Part of a data file
------------------------------------------------------------
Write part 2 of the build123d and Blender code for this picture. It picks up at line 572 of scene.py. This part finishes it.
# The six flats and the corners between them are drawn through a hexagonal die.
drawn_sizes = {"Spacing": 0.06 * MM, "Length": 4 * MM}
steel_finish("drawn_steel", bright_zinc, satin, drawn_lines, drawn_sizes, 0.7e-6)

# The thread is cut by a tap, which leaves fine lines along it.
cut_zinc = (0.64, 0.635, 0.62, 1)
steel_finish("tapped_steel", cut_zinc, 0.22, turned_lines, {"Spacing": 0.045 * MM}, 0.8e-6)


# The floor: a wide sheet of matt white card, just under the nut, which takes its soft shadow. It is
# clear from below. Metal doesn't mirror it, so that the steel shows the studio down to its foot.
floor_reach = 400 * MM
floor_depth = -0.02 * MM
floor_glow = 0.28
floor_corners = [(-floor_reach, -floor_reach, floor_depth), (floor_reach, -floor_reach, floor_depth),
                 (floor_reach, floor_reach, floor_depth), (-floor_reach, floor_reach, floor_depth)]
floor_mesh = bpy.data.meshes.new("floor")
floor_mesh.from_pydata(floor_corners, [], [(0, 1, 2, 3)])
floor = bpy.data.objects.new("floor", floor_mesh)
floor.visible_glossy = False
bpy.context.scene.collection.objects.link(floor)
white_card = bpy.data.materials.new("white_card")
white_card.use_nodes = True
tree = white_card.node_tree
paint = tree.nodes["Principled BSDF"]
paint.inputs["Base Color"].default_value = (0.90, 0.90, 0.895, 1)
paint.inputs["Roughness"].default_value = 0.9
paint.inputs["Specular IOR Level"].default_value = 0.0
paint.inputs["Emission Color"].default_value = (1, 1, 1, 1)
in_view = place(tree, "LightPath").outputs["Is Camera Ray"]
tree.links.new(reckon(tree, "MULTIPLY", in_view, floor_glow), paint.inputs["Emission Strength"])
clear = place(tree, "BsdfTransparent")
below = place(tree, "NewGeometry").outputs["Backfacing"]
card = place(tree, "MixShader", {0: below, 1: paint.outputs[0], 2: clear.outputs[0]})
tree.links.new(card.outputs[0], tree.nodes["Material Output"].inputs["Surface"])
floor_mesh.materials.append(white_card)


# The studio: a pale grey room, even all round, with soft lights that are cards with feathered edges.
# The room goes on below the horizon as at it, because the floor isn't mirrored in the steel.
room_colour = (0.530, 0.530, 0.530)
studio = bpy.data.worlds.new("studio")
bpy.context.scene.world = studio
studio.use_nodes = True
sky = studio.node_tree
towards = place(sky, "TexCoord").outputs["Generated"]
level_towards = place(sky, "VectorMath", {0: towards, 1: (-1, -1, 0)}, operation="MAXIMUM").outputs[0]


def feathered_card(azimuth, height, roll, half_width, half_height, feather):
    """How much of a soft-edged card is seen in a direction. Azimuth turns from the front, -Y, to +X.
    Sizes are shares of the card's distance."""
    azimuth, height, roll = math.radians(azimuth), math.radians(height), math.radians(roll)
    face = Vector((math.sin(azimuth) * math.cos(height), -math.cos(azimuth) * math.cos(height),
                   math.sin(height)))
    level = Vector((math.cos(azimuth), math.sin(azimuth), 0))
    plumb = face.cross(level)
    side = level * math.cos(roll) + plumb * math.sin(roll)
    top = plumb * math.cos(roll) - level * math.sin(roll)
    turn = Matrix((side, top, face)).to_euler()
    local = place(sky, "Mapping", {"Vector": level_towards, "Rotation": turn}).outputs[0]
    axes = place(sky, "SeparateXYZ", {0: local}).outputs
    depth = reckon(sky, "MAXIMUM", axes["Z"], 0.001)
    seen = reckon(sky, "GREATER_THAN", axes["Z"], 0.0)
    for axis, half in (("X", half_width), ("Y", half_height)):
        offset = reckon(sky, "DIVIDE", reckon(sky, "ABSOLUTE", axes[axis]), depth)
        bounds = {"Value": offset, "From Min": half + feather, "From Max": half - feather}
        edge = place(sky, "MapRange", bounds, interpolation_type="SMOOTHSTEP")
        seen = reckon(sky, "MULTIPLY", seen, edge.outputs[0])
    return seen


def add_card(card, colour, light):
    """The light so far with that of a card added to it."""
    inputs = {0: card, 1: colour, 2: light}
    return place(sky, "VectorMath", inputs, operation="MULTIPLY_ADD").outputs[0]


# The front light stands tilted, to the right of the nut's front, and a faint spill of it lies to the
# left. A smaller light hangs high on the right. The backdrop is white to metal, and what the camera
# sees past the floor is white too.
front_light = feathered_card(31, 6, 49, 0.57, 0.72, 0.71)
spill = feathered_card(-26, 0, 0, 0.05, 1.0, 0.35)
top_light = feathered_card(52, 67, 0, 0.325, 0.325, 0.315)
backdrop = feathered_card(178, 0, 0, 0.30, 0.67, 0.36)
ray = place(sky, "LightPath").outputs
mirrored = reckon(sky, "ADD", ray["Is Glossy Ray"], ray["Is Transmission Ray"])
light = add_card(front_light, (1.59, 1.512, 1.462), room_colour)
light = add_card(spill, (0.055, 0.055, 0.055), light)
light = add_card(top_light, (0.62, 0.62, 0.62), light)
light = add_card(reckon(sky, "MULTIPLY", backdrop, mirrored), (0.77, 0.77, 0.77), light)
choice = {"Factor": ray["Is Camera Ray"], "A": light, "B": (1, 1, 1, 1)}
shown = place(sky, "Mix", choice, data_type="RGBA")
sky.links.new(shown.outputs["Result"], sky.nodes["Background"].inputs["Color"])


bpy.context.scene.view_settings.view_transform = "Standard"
------------------------------------------------------------
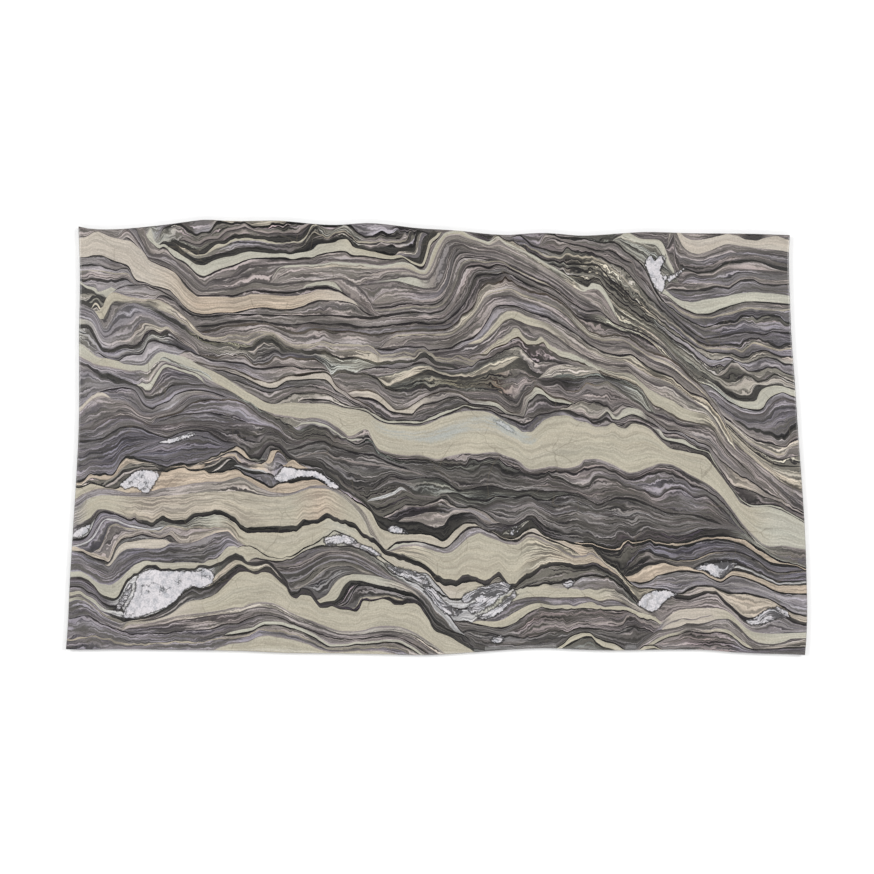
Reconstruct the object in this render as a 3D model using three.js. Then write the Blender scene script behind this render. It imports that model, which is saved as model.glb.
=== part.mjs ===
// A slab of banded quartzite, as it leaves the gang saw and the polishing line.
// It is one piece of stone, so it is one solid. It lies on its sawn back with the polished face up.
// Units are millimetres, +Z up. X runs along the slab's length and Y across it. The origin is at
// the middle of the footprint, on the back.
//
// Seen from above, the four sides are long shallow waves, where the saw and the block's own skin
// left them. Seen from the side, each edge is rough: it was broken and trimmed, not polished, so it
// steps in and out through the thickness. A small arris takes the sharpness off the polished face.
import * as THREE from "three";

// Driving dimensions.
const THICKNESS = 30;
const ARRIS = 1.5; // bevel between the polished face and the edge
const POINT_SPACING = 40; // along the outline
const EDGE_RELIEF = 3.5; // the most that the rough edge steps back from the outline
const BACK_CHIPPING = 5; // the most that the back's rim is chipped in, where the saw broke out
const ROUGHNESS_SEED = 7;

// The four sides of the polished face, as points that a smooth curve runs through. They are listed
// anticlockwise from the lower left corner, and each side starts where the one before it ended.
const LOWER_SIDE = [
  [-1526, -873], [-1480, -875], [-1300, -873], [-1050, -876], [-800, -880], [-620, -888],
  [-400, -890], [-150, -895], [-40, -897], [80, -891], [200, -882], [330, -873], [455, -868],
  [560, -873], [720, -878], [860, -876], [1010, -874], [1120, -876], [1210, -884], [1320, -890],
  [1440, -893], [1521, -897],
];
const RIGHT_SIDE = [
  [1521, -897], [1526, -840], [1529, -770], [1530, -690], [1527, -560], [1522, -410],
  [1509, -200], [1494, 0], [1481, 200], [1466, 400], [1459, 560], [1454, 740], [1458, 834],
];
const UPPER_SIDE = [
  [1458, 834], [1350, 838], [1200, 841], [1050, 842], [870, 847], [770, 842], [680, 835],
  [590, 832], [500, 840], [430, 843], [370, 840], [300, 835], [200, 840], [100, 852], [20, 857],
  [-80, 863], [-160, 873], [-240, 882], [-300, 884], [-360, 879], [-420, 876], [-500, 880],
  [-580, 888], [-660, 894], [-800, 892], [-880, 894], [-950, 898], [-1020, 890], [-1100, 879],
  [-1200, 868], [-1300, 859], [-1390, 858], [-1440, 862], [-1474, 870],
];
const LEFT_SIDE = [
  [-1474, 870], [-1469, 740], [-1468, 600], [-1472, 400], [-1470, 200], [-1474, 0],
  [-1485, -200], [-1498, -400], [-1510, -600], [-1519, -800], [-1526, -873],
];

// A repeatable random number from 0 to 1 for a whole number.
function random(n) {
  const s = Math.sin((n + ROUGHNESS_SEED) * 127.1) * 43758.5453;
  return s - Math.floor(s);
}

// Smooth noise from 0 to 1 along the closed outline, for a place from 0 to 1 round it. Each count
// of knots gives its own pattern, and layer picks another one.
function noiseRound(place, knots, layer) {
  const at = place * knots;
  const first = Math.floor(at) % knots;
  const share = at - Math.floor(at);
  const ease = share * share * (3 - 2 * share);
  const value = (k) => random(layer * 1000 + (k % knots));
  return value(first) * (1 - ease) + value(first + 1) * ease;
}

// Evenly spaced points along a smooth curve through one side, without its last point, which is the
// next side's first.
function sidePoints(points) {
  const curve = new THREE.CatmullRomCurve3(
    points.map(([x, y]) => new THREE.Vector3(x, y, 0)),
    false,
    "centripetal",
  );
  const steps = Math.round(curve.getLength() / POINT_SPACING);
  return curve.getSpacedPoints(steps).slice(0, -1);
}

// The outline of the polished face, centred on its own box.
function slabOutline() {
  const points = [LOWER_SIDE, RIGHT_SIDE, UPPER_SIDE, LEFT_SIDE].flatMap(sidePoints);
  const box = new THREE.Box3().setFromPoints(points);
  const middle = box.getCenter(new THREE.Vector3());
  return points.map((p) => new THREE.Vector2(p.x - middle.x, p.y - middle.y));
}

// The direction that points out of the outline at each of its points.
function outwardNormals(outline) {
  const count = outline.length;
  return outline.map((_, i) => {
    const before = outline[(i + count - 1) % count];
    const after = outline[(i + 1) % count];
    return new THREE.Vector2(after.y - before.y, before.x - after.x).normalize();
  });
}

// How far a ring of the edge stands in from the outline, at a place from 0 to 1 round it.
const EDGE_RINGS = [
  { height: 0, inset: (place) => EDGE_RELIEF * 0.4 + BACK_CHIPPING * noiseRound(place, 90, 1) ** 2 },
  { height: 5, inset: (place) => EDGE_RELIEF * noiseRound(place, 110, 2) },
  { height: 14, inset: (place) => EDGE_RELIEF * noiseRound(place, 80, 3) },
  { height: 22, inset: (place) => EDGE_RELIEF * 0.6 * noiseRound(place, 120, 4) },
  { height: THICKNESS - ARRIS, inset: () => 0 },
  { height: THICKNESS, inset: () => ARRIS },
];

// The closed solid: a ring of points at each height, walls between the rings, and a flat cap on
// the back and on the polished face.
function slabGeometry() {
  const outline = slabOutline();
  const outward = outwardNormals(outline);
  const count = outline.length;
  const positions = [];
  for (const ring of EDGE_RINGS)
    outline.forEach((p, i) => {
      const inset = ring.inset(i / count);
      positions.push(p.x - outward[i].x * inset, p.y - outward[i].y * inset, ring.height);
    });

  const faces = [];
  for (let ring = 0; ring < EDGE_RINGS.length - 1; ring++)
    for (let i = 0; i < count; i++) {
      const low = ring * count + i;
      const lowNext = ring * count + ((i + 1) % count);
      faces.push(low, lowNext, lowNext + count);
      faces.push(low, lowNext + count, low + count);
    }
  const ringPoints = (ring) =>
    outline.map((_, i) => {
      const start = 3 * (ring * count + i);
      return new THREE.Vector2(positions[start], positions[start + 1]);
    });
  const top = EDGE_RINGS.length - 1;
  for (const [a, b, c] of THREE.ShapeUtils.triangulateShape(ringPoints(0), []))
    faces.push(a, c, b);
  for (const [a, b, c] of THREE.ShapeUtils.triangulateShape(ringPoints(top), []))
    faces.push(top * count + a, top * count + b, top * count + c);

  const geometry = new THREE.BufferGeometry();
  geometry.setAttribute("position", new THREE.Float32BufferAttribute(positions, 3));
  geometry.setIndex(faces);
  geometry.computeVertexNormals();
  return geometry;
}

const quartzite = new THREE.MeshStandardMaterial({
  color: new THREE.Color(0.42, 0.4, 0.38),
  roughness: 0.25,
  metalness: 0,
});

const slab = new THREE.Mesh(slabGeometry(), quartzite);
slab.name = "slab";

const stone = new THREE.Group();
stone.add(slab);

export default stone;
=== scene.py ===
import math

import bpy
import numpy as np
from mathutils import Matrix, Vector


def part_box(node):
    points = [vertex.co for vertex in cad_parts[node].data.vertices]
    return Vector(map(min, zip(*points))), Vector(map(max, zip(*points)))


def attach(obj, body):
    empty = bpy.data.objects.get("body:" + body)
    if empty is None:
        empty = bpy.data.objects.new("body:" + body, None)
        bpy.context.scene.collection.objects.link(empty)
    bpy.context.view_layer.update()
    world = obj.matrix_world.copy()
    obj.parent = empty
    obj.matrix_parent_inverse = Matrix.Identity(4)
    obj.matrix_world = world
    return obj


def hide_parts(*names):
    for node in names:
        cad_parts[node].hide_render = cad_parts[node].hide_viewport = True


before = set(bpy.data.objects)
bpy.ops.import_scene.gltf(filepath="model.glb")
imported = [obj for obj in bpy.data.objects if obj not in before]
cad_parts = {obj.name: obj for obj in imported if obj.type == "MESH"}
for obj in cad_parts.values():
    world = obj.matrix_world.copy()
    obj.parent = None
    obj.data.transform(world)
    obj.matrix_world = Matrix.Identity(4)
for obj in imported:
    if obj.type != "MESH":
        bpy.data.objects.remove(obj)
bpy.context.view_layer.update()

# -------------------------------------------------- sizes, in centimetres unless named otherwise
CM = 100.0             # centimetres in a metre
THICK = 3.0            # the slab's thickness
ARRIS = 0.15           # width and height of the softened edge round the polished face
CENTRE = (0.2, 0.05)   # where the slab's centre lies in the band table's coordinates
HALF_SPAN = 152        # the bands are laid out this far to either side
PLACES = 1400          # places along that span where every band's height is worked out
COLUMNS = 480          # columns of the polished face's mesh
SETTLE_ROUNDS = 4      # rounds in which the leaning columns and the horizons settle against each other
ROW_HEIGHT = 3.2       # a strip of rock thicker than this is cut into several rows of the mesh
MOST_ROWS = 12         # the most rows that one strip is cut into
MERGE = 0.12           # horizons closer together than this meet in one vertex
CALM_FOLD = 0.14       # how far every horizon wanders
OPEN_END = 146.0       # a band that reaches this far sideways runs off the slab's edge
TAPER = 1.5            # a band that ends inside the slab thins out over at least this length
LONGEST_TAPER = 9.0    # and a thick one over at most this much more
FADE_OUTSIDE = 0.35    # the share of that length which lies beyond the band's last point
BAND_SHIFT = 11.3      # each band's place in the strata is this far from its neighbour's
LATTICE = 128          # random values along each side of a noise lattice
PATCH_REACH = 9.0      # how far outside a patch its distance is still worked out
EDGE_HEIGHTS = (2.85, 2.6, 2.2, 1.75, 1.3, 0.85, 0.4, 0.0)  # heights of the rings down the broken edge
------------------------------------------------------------
### YOUR INSTRUCTIONS:
Transcribe exactly, and only, the lines beginning at the line containing "const slab = new" and ending at the line containing "if empty is", both inclusive.

### FINAL RESULT:
const slab = new THREE.Mesh(slabGeometry(), quartzite);
slab.name = "slab";

const stone = new THREE.Group();
stone.add(slab);

export default stone;
=== scene.py ===
import math

import bpy
import numpy as np
from mathutils import Matrix, Vector


def part_box(node):
    points = [vertex.co for vertex in cad_parts[node].data.vertices]
    return Vector(map(min, zip(*points))), Vector(map(max, zip(*points)))


def attach(obj, body):
    empty = bpy.data.objects.get("body:" + body)
    if empty is None:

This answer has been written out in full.